CTWatch Quarterly » Modelling Programmer Workflows with Timed Markov Models

Abstract

Software development is a complex process. Many factors influence programmer productivity– experience, choice of programming language, etc. – but comparisons of their effects are primarily anecdotal. We describe a quantitative method to capture programmer workflows using timed Markov models. We fit data collected from programmers in two separate classroom experiments to these timed Markov models, and compare the workflows of programmers using UPC and C/MPI.

1. Introduction

Higher level languages such Matlab are often thought to be more productive to program in than Fortran or C. PGAS (partitioned global address space) languages are believed to be easier to use than message passing environments. There are several other widely heldbeliefs about programming and productivity; a well designed IDE might be more productive than command line tools, a debugger might be more productive than debugging by printing, interactive programming environments might allow for quicker development than compiled languages, and so on.
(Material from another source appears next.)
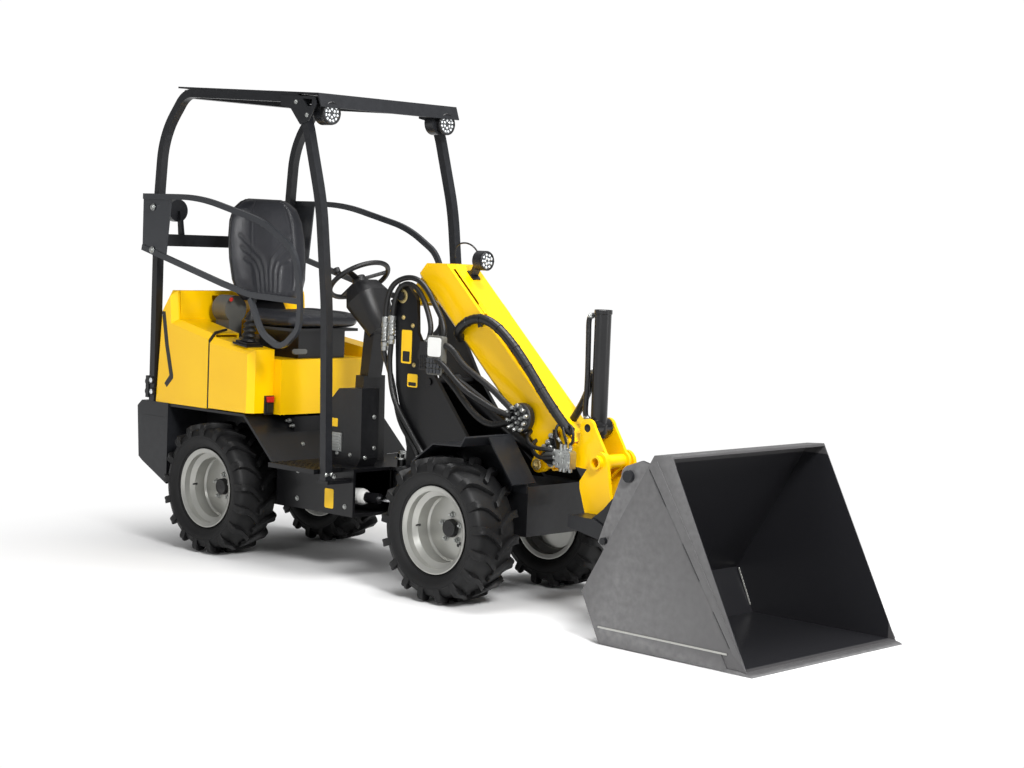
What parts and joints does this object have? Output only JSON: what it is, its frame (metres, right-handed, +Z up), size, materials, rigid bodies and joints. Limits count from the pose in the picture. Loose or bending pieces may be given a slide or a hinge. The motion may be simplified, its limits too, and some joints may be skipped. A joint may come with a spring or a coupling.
{
  "type": "compact articulated wheel loader with telescopic boom and bucket",
  "caption": "Small articulated loader with a telescopic boom, open canopy, side safety bars and a light-goods bucket on a quick hitch.",
  "frame": {"origin": "middle of the whole machine's box in X and Y, on the ground", "axes": "+X forwards to the bucket, +Y to the machine's left, +Z up"},
  "size_m": [3.961, 1.035, 2.281],
  "materials": {
    "yellow": "gloss",
    "anthracite": "satin",
    "bar_grey": "satin",
    "black_steel": "satin",
    "bucket_steel": "matte",
    "cast_block": "matte",
    "rim_silver": "satin",
    "tyre_rubber": "matte",
    "rubber_black": "matte",
    "black_plastic": "matte",
    "vinyl": "satin",
    "bare_steel": "satin",
    "chrome_rod": "polished"
  },
  "bodies": {
    "rear_frame": {"rear_chassis": "anthracite", "counterweight": "anthracite", "engine_block": "cast_block", "hood_side_right": "yellow", "hood_side_left": "yellow", "side_box_right": "yellow", "side_box_left": "yellow", "seat_box": "yellow", "air_filter": "black_plastic", "seat_base": "black_steel", "seat_cushion": "vinyl", "seat_backrest": "vinyl", "joystick": "rubber_black", "rops_frame": "anthracite", "roof": "anthracite", "rear_lamp_bar": "anthracite", "steering_column": "black_plastic", "pedal_guard": "anthracite", "axle_rear": "cast_block"},
    "hood_lid": {"hood": "yellow"},
    "bar_right": {"safety_bar_right": "bar_grey"},
    "bar_left": {"safety_bar_left": "bar_grey"},
    "hand_wheel": {"steering_wheel": "black_plastic"},
    "wheel_rear_right": {"rim_rear_right": "rim_silver", "tyre_rear_right": "tyre_rubber"},
    "wheel_rear_left": {"rim_rear_left": "rim_silver", "tyre_rear_left": "tyre_rubber"},
    "front_frame": {"front_chassis": "anthracite", "fender_right": "anthracite", "fender_left": "anthracite", "axle_front": "cast_block", "coupler_block": "anthracite"},
    "wheel_front_right": {"rim_front_right": "rim_silver", "tyre_front_right": "tyre_rubber"},
    "wheel_front_left": {"rim_front_left": "rim_silver", "tyre_front_left": "tyre_rubber"},
    "boom_outer": {"boom": "yellow", "boom_lamp": "black_plastic", "valve_block": "bare_steel"},
    "boom_inner": {"boom_head": "yellow"},
    "tool": {"tool_carrier": "yellow", "quick_hitch": "anthracite", "bucket": "bucket_steel"},
    "lift_cylinder": {"lift_barrel": "black_steel"},
    "lift_piston": {"lift_rod": "chrome_rod"},
    "tilt_cylinder": {"tilt_barrel": "black_steel"},
    "tilt_piston": {"tilt_rod": "chrome_rod"},
    "steering_cylinder": {"steering_barrel": "black_steel"},
    "steering_piston": {"steering_rod": "chrome_rod"}
  },
  "joints": [
    {"name": "articulation", "type": "hinge", "parent": "rear_frame", "child": "front_frame", "pos_m": [-0.4815, 0, 0.387], "axis": [0, 0, 1], "range_deg": [-38, 38]},
    {"name": "wheel_rear_right_spin", "type": "hinge", "parent": "rear_frame", "child": "wheel_rear_right", "pos_m": [-1.3845, -0.365, 0.322], "axis": [0, 1, 0], "continuous": true},
    {"name": "wheel_rear_left_spin", "type": "hinge", "parent": "rear_frame", "child": "wheel_rear_left", "pos_m": [-1.3845, 0.365, 0.322], "axis": [0, 1, 0], "continuous": true},
    {"name": "wheel_front_right_spin", "type": "hinge", "parent": "front_frame", "child": "wheel_front_right", "pos_m": [0.2115, -0.365, 0.322], "axis": [0, 1, 0], "continuous": true},
    {"name": "wheel_front_left_spin", "type": "hinge", "parent": "front_frame", "child": "wheel_front_left", "pos_m": [0.2115, 0.365, 0.322], "axis": [0, 1, 0], "continuous": true},
    {"name": "boom_lift", "type": "hinge", "parent": "front_frame", "child": "boom_outer", "pos_m": [-0.3615, 0, 1.312], "axis": [0, -1, 0], "range_deg": [0, 88]},
    {"name": "boom_extend", "type": "slide", "parent": "boom_outer", "child": "boom_inner", "axis": [0.7314, 0, -0.682], "range_m": [0, 0.55]},
    {"name": "tool_tilt", "type": "hinge", "parent": "boom_inner", "child": "tool", "pos_m": [0.8235, 0, 0.662], "axis": [0, -1, 0], "range_deg": [-65, 35]},
    {"name": "lift_cylinder_swing", "type": "hinge", "parent": "front_frame", "child": "lift_cylinder", "pos_m": [-0.1665, 0, 0.93], "axis": [0, -1, 0], "range_deg": [-1, 93]},
    {"name": "lift_piston_slide", "type": "slide", "parent": "lift_cylinder", "child": "lift_piston", "axis": [0.8955, 0, -0.4451], "range_m": [-0.002, 0.595]},
    {"name": "tilt_cylinder_swing", "type": "hinge", "parent": "boom_inner", "child": "tilt_cylinder", "pos_m": [0.7335, 0, 0.8], "axis": [0, -1, 0], "range_deg": [-27, 15]},
    {"name": "tilt_piston_slide", "type": "slide", "parent": "tilt_cylinder", "child": "tilt_piston", "axis": [0, 0, -1], "range_m": [-0.116, 0.064]},
    {"name": "steering_cylinder_swing", "type": "hinge", "parent": "rear_frame", "child": "steering_cylinder", "pos_m": [-0.7815, -0.21, 0.355], "axis": [0, 0, 1], "range_deg": [-11, 11]},
    {"name": "steering_piston_slide", "type": "slide", "parent": "steering_cylinder", "child": "steering_piston", "axis": [0.9808, 0.1949, 0], "range_m": [-0.104, 0.104]},
    {"name": "hand_wheel_turn", "type": "hinge", "parent": "rear_frame", "child": "hand_wheel", "pos_m": [-0.8285, 0, 1.369], "axis": [-0.5878, 0, 0.809], "continuous": true},
    {"name": "hood_open", "type": "hinge", "parent": "rear_frame", "child": "hood_lid", "pos_m": [-1.8505, 0, 0.738], "axis": [0, -1, 0], "range_deg": [0, 60]},
    {"name": "safety_bar_right_lift", "type": "hinge", "parent": "rear_frame", "child": "bar_right", "pos_m": [-1.8635, -0.466, 1.686], "axis": [0, -1, 0], "range_deg": [0, 80]},
    {"name": "safety_bar_left_lift", "type": "hinge", "parent": "rear_frame", "child": "bar_left", "pos_m": [-1.8635, 0.466, 1.686], "axis": [0, -1, 0], "range_deg": [0, 80]}
  ],
  "couplings": [
    {"joint": "lift_cylinder_swing", "follows": "boom_lift", "ratio": 1.0493},
    {"joint": "lift_piston_slide", "follows": "boom_lift", "m_per_rad": 0.3851},
    {"joint": "tilt_cylinder_swing", "follows": "tool_tilt", "ratio": 0.41},
    {"joint": "tilt_piston_slide", "follows": "tool_tilt", "m_per_rad": 0.1},
    {"joint": "steering_cylinder_swing", "follows": "articulation", "ratio": 0.26},
    {"joint": "steering_piston_slide", "follows": "articulation", "m_per_rad": 0.155}
  ]
}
Such hypotheses are often anecdotal – it is hard to prove or disprove them. It should be possible to confirm or refute hypotheses about programmer productivity with a reasonable model of programming workflows coupled with experimental evidence. Quantitative analysis is desirable, but very hard to get.

We believe that our work can lead to an ability to choose a programming environment based on quantitative evaluations instead of anecdotal evidence. Several studies,¹ ² ³ compare different software engineering processes and programming environments in a variety of ways, mostly qualitative.

Programmers go through an identifiable, repeated process when developing programs, which can be characterized by a directed graph workflow. TMMs (timed Markov models or timed Markov processes) are one way to describe such directed graphs in a quantifiable manner. We describe a simple TMM that captures the workflows of programmers working alone on a specific problem. We then describe an experimental setup in which we instrument the student homeworks in the parallel computing class at UC Santa Barbara. We also describe the tools we developed for instrumentation, modelling, and simulating different what–if scenarios in the modelled data. Using our model and tools, we compare the workflows of graduate students programming the same assignment in C/MPI⁴ and UPC^5> – something that is not possible without a quantitative model and measurement tools.

We describe Timed Markov Processes in Section 2. In Section 3, we describe our modelling of programmer productivity with TMM. Section 4 contains a description of our data collection methodology. We compare UPC and C/MPI data in Section 5. In Section 6, we talk about the various tools we are designing to allow anyone else to perform similar analysis. We finish with concluding remarks in Section 7.

2. Timed Markov Processes

Figure 1. A timed Markov process.

The process of software development is iterative and probabilistic. It is iterative in the sense that a programmer often repeats a sequence of steps in the software development process; edit, compile, launch test run, for example. It is probabilistic in that the times in each of the steps of the process can vary, and the number of times a cycle will be repeated before the programmer can move on to the next phase is unpredictable. A timed Markov process can model both aspects.

A timed Markov process is a Markov process, augmented with dwell times for state transitions. Each state transition has both a probability of transition and a dwell time associated with it. Timed Markov processes closely resemble signal flow graphs, ⁶for which well known methods exist to estimate time to completion. Iterative design processes and software development processes have been studied using similar techniques.⁷ ⁸

In Figure 1, prob(B|A) is the probability of transitioning to state B given that the process is now in state A. time(A|B) is the dwell time spent in state A given that the next state transitioned to is B. prob(C|A), which would equal 1-prob(B|A) in this example, is the probability of transitioning to state C given that the process is now in state A.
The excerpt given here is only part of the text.